-- BEGIN RAW DATA --

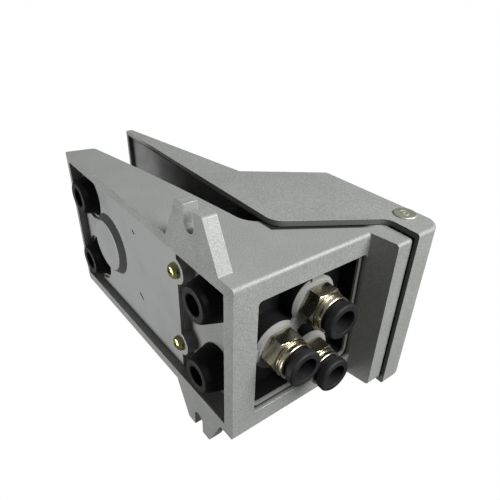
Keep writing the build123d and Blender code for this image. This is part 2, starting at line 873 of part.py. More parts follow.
# Push-in fittings with their seals, grip rings and release collars
def ring(name, y, z, start, height, outer, inner):
    """Build a plain ring on a port's axis and write it."""
    with BuildPart() as piece:
        with BuildSketch(rear_plane(port_face - start, y, z)):
            Circle(outer)
            Circle(inner, mode=Mode.SUBTRACT)
        extrude(amount=height)
    finish(piece, name)


for name, (y, z) in zip(("outlet_a", "supply", "outlet_b"), ports):
    with BuildPart() as fitting:
        with BuildSketch(rear_plane(port_face, y, z)):
            RegularPolygon(hex_flats / 2, hexagon, major_radius=False)
        extrude(amount=hex_height)
        chamfer(fitting.faces().sort_by(Axis.X)[0].edges(), groove_depth)
        with BuildSketch(rear_plane(port_face, y, z)):
            Circle(barrel_radius)
        extrude(amount=barrel_end)
        for index in range(2):
            with BuildSketch(rear_plane(port_face - barrel_end + (index + 1) * groove_pitch, y, z)):
                Circle(barrel_radius + groove_depth)
                Circle(barrel_radius - groove_depth, mode=Mode.SUBTRACT)
            extrude(amount=groove_width, mode=Mode.SUBTRACT)
        with BuildSketch(rear_plane(port_face + shank_length, y, z)):
            Circle(shank_radius)
        extrude(amount=shank_length)
        with BuildSketch(rear_plane(port_face + shank_length, y, z)):
            Circle(bore_radius)
        extrude(amount=shank_length, mode=Mode.SUBTRACT)
        with BuildSketch(rear_plane(port_face + socket_depth, y, z)):
            Circle(tube_radius)
        extrude(amount=seal_seat + socket_depth, mode=Mode.SUBTRACT)
        with BuildSketch(rear_plane(port_face - seal_seat, y, z)):
            Circle(pocket_radius)
        extrude(amount=barrel_end - seal_seat, mode=Mode.SUBTRACT)
    finish(fitting, f"{name}_fitting")

    seal_bore = tube_radius + running_fit
    ring(f"{name}_tube_seal", y, z, seal_seat, seal_height, pocket_radius - running_fit, seal_bore)
    ring(f"{name}_grip_ring", y, z, grip_start, grip_height, pocket_radius - running_fit, seal_bore)

    with BuildPart() as collar:
        flange_start = barrel_end + collar_travel
        with BuildSketch(rear_plane(port_face - flange_start, y, z)):
            Circle(collar_radius)
        extrude(amount=collar_face - flange_start)
        fillet(collar.faces().sort_by(Axis.X)[0].edges(), collar_edge)
        with BuildSketch(rear_plane(port_face - collar_sleeve_start, y, z)):
            Circle(collar_sleeve_radius)
        extrude(amount=flange_start - collar_sleeve_start)
        with BuildSketch(rear_plane(port_face - collar_sleeve_start, y, z)):
            Circle(collar_bore)
        extrude(amount=collar_face - collar_sleeve_start, mode=Mode.SUBTRACT)
    finish(collar, f"{name}_release_collar")
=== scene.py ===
"""Dresses the foot pedal air valve: cast shells, rubber feet, plated fittings, springs and its studio."""

import logging
import math
from collections.abc import Callable, Sequence
from dataclasses import dataclass, field
from enum import Enum

import bmesh
import bpy
from bpy.types import Material, Mesh, Node, NodeSocket, NodeTree, Object
from mathutils import Matrix, Vector


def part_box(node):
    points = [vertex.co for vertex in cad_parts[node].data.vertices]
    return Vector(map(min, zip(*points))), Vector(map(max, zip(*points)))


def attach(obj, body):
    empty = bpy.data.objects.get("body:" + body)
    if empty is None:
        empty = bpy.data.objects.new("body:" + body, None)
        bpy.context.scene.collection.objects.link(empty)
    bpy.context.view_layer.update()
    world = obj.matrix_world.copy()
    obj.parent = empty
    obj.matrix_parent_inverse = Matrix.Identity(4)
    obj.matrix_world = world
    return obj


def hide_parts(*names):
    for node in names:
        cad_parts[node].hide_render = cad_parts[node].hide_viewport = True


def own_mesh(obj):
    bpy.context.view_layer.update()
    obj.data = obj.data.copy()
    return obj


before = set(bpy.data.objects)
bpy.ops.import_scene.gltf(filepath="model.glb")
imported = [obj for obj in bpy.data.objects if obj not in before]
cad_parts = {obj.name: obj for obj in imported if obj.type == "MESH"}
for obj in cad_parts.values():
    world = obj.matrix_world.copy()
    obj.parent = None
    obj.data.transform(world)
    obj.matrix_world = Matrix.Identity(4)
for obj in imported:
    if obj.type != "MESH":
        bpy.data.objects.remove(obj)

log = logging.getLogger("foot_valve")
MM = 0.001
REAR_X = -71.1
RIM_Z = 2.5
SPOOL_X = 20.6
SKIRT_REAR = (1.0, 81.3)
SKIRT_FOOT = (26.5, 38.7)
SKIRT_NOSE = (152.5, 37.5)
NOISE_LOW, NOISE_HIGH = 0.35, 0.65
UNMOVED = Matrix.Identity(4)

Profile = Sequence[tuple[float, float]]
Radius = Callable[[float, float], float]


def at(x: float, y: float, z: float) -> Vector:
    """Return a point in metres, from mm along the base, off its middle and above its rim."""
    return Vector((x + REAR_X, y, z + RIM_Z)) * MM


def levels_of(node: str) -> tuple[float, float]:
    """Return the lowest and highest level of a node's box, in mm above the rim."""
    low, high = (corner[2] / MM - RIM_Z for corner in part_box(node))
    return low, high


def even(low: float, high: float, count: int) -> list[float]:
    """Return the ends of so many equal steps between two levels."""
    return [low + (high - low) * index / count for index in range(count + 1)]


def polar(radius: float, angle: float, height: float) -> Vector:
    """Return a point in metres from its radius and height in mm and its angle."""
    return Vector((radius * math.cos(angle), radius * math.sin(angle), height)) * MM


class Facing(Enum):
    """The way a turned piece's height runs."""

    UP = (0, 0, 1)
    REAR = (-1, 0, 0)
    LEFT = (0, 1, 0)
    RIGHT = (0, -1, 0)

    def placed(self, origin: Vector) -> Matrix:
        """Return the matrix that stands a piece on an origin and points it this way."""
        return Matrix.Translation(origin) @ Vector(self.value).to_track_quat("Z", "Y").to_matrix().to_4x4()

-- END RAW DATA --

### REQUIREMENTS
Return the lines above exactly, keeping every word.

### WRITTEN SOLUTION
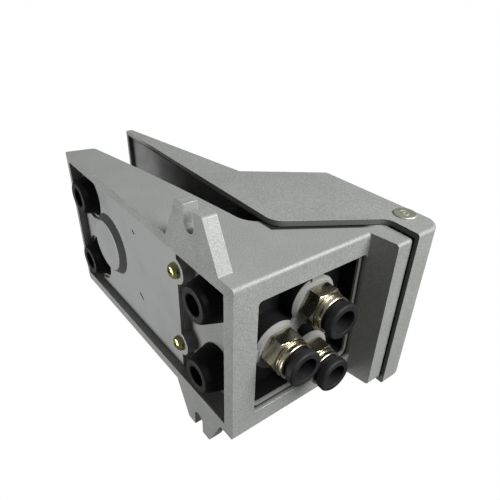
Keep writing the build123d and Blender code for this image. This is part 2, starting at line 873 of part.py. More parts follow.
# Push-in fittings with their seals, grip rings and release collars
def ring(name, y, z, start, height, outer, inner):
    """Build a plain ring on a port's axis and write it."""
    with BuildPart() as piece:
        with BuildSketch(rear_plane(port_face - start, y, z)):
            Circle(outer)
            Circle(inner, mode=Mode.SUBTRACT)
        extrude(amount=height)
    finish(piece, name)


for name, (y, z) in zip(("outlet_a", "supply", "outlet_b"), ports):
    with BuildPart() as fitting:
        with BuildSketch(rear_plane(port_face, y, z)):
            RegularPolygon(hex_flats / 2, hexagon, major_radius=False)
        extrude(amount=hex_height)
        chamfer(fitting.faces().sort_by(Axis.X)[0].edges(), groove_depth)
        with BuildSketch(rear_plane(port_face, y, z)):
            Circle(barrel_radius)
        extrude(amount=barrel_end)
        for index in range(2):
            with BuildSketch(rear_plane(port_face - barrel_end + (index + 1) * groove_pitch, y, z)):
                Circle(barrel_radius + groove_depth)
                Circle(barrel_radius - groove_depth, mode=Mode.SUBTRACT)
            extrude(amount=groove_width, mode=Mode.SUBTRACT)
        with BuildSketch(rear_plane(port_face + shank_length, y, z)):
            Circle(shank_radius)
        extrude(amount=shank_length)
        with BuildSketch(rear_plane(port_face + shank_length, y, z)):
            Circle(bore_radius)
        extrude(amount=shank_length, mode=Mode.SUBTRACT)
        with BuildSketch(rear_plane(port_face + socket_depth, y, z)):
            Circle(tube_radius)
        extrude(amount=seal_seat + socket_depth, mode=Mode.SUBTRACT)
        with BuildSketch(rear_plane(port_face - seal_seat, y, z)):
            Circle(pocket_radius)
        extrude(amount=barrel_end - seal_seat, mode=Mode.SUBTRACT)
    finish(fitting, f"{name}_fitting")

    seal_bore = tube_radius + running_fit
    ring(f"{name}_tube_seal", y, z, seal_seat, seal_height, pocket_radius - running_fit, seal_bore)
    ring(f"{name}_grip_ring", y, z, grip_start, grip_height, pocket_radius - running_fit, seal_bore)

    with BuildPart() as collar:
        flange_start = barrel_end + collar_travel
        with BuildSketch(rear_plane(port_face - flange_start, y, z)):
            Circle(collar_radius)
        extrude(amount=collar_face - flange_start)
        fillet(collar.faces().sort_by(Axis.X)[0].edges(), collar_edge)
        with BuildSketch(rear_plane(port_face - collar_sleeve_start, y, z)):
            Circle(collar_sleeve_radius)
        extrude(amount=flange_start - collar_sleeve_start)
        with BuildSketch(rear_plane(port_face - collar_sleeve_start, y, z)):
            Circle(collar_bore)
        extrude(amount=collar_face - collar_sleeve_start, mode=Mode.SUBTRACT)
    finish(collar, f"{name}_release_collar")
=== scene.py ===
"""Dresses the foot pedal air valve: cast shells, rubber feet, plated fittings, springs and its studio."""

import logging
import math
from collections.abc import Callable, Sequence
from dataclasses import dataclass, field
from enum import Enum

import bmesh
import bpy
from bpy.types import Material, Mesh, Node, NodeSocket, NodeTree, Object
from mathutils import Matrix, Vector


def part_box(node):
    points = [vertex.co for vertex in cad_parts[node].data.vertices]
    return Vector(map(min, zip(*points))), Vector(map(max, zip(*points)))


def attach(obj, body):
    empty = bpy.data.objects.get("body:" + body)
    if empty is None:
        empty = bpy.data.objects.new("body:" + body, None)
        bpy.context.scene.collection.objects.link(empty)
    bpy.context.view_layer.update()
    world = obj.matrix_world.copy()
    obj.parent = empty
    obj.matrix_parent_inverse = Matrix.Identity(4)
    obj.matrix_world = world
    return obj


def hide_parts(*names):
    for node in names:
        cad_parts[node].hide_render = cad_parts[node].hide_viewport = True


def own_mesh(obj):
    bpy.context.view_layer.update()
    obj.data = obj.data.copy()
    return obj


before = set(bpy.data.objects)
bpy.ops.import_scene.gltf(filepath="model.glb")
imported = [obj for obj in bpy.data.objects if obj not in before]
cad_parts = {obj.name: obj for obj in imported if obj.type == "MESH"}
for obj in cad_parts.values():
    world = obj.matrix_world.copy()
    obj.parent = None
    obj.data.transform(world)
    obj.matrix_world = Matrix.Identity(4)
for obj in imported:
    if obj.type != "MESH":
        bpy.data.objects.remove(obj)

log = logging.getLogger("foot_valve")
MM = 0.001
REAR_X = -71.1
RIM_Z = 2.5
SPOOL_X = 20.6
SKIRT_REAR = (1.0, 81.3)
SKIRT_FOOT = (26.5, 38.7)
SKIRT_NOSE = (152.5, 37.5)
NOISE_LOW, NOISE_HIGH = 0.35, 0.65
UNMOVED = Matrix.Identity(4)

Profile = Sequence[tuple[float, float]]
Radius = Callable[[float, float], float]


def at(x: float, y: float, z: float) -> Vector:
    """Return a point in metres, from mm along the base, off its middle and above its rim."""
    return Vector((x + REAR_X, y, z + RIM_Z)) * MM


def levels_of(node: str) -> tuple[float, float]:
    """Return the lowest and highest level of a node's box, in mm above the rim."""
    low, high = (corner[2] / MM - RIM_Z for corner in part_box(node))
    return low, high


def even(low: float, high: float, count: int) -> list[float]:
    """Return the ends of so many equal steps between two levels."""
    return [low + (high - low) * index / count for index in range(count + 1)]


def polar(radius: float, angle: float, height: float) -> Vector:
    """Return a point in metres from its radius and height in mm and its angle."""
    return Vector((radius * math.cos(angle), radius * math.sin(angle), height)) * MM


class Facing(Enum):
    """The way a turned piece's height runs."""

    UP = (0, 0, 1)
    REAR = (-1, 0, 0)
    LEFT = (0, 1, 0)
    RIGHT = (0, -1, 0)

    def placed(self, origin: Vector) -> Matrix:
        """Return the matrix that stands a piece on an origin and points it this way."""
        return Matrix.Translation(origin) @ Vector(self.value).to_track_quat("Z", "Y").to_matrix().to_4x4()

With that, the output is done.